Look over the entries that follow and work out how many lines contain "Write". State the number only.

════════════════

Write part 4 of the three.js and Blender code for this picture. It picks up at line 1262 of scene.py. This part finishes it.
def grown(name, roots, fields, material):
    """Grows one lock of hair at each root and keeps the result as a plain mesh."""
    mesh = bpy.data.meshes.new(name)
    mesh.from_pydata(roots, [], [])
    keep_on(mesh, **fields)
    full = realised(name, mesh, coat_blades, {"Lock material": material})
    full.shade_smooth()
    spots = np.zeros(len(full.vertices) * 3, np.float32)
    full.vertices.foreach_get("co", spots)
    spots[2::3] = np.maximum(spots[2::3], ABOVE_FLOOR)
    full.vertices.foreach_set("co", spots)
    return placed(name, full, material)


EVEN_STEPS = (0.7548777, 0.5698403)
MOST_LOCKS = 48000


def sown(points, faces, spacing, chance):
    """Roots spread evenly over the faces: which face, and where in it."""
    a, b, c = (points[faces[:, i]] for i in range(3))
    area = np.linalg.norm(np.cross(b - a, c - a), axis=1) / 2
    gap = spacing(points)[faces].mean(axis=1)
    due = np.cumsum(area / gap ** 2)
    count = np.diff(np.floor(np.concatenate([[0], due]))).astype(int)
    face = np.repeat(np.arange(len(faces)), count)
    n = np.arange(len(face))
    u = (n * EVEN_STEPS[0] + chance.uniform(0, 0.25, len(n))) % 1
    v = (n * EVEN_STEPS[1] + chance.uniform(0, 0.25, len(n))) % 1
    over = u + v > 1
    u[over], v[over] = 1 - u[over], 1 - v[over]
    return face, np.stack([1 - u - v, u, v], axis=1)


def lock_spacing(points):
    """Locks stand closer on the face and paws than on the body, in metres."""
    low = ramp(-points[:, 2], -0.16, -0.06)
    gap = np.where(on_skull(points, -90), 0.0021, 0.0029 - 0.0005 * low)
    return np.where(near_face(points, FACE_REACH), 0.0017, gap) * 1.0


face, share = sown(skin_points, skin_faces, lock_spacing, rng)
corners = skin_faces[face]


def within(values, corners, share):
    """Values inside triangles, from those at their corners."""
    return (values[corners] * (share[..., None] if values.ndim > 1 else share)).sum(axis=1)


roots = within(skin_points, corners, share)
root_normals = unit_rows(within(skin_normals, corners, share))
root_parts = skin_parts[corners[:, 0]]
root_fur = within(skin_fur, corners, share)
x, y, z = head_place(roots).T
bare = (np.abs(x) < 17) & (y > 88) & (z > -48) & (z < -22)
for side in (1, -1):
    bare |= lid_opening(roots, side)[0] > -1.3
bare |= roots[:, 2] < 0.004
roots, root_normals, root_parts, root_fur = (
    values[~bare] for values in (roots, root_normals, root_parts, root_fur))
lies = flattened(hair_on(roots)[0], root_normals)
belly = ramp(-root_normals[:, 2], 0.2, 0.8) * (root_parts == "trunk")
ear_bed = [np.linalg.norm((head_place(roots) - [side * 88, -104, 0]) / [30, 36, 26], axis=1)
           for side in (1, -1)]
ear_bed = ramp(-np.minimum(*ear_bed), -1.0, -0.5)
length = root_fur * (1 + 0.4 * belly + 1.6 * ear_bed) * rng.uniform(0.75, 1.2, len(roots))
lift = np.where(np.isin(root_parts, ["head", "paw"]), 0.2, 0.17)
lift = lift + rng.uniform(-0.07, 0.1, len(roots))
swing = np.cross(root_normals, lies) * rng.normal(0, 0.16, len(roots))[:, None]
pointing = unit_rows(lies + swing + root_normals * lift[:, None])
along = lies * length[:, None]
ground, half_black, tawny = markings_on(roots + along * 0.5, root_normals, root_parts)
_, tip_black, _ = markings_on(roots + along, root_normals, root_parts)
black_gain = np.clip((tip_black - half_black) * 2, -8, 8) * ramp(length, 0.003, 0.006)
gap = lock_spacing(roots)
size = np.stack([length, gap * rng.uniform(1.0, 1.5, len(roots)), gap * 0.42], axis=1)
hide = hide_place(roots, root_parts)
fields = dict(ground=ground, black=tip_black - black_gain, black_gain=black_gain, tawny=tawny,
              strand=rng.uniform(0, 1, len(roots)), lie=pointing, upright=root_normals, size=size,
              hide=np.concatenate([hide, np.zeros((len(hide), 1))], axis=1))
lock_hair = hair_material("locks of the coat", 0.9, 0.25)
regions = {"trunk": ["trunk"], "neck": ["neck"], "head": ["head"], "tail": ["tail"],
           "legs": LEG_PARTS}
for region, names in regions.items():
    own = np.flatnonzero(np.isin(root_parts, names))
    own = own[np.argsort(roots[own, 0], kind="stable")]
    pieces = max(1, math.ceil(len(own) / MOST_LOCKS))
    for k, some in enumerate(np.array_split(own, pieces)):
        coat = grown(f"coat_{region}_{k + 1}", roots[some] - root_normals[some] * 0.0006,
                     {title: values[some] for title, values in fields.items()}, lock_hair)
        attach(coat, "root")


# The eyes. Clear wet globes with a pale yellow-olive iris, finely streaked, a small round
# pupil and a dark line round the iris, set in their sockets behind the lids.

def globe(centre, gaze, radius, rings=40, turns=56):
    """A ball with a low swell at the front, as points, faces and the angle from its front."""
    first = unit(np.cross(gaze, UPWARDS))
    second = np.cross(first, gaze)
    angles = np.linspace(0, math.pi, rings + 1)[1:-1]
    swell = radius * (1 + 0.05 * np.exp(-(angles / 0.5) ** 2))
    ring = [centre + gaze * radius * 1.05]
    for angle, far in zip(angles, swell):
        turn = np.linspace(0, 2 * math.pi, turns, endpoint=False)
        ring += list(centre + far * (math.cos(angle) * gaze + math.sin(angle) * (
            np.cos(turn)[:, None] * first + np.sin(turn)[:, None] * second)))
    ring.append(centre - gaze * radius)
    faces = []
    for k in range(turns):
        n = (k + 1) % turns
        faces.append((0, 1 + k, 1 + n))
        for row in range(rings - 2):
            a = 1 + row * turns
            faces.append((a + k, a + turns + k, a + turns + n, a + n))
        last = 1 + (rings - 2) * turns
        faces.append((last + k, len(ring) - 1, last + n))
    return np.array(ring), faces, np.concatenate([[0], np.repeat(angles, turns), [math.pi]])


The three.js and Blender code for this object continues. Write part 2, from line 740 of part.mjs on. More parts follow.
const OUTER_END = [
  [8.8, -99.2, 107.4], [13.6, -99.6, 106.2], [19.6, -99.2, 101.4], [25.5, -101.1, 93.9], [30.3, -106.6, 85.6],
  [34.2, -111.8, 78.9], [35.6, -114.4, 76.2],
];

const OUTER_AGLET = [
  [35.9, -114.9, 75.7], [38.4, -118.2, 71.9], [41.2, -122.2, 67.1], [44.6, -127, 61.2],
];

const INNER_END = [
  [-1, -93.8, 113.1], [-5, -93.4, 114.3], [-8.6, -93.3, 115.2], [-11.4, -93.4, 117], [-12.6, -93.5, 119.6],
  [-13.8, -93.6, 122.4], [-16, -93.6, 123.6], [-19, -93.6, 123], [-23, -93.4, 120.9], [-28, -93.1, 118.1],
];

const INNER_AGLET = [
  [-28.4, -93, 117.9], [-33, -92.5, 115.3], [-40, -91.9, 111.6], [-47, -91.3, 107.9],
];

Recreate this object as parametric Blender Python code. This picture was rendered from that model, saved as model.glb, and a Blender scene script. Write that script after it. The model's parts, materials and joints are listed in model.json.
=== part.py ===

════════════════

- EXERCISE SOLUTION:
3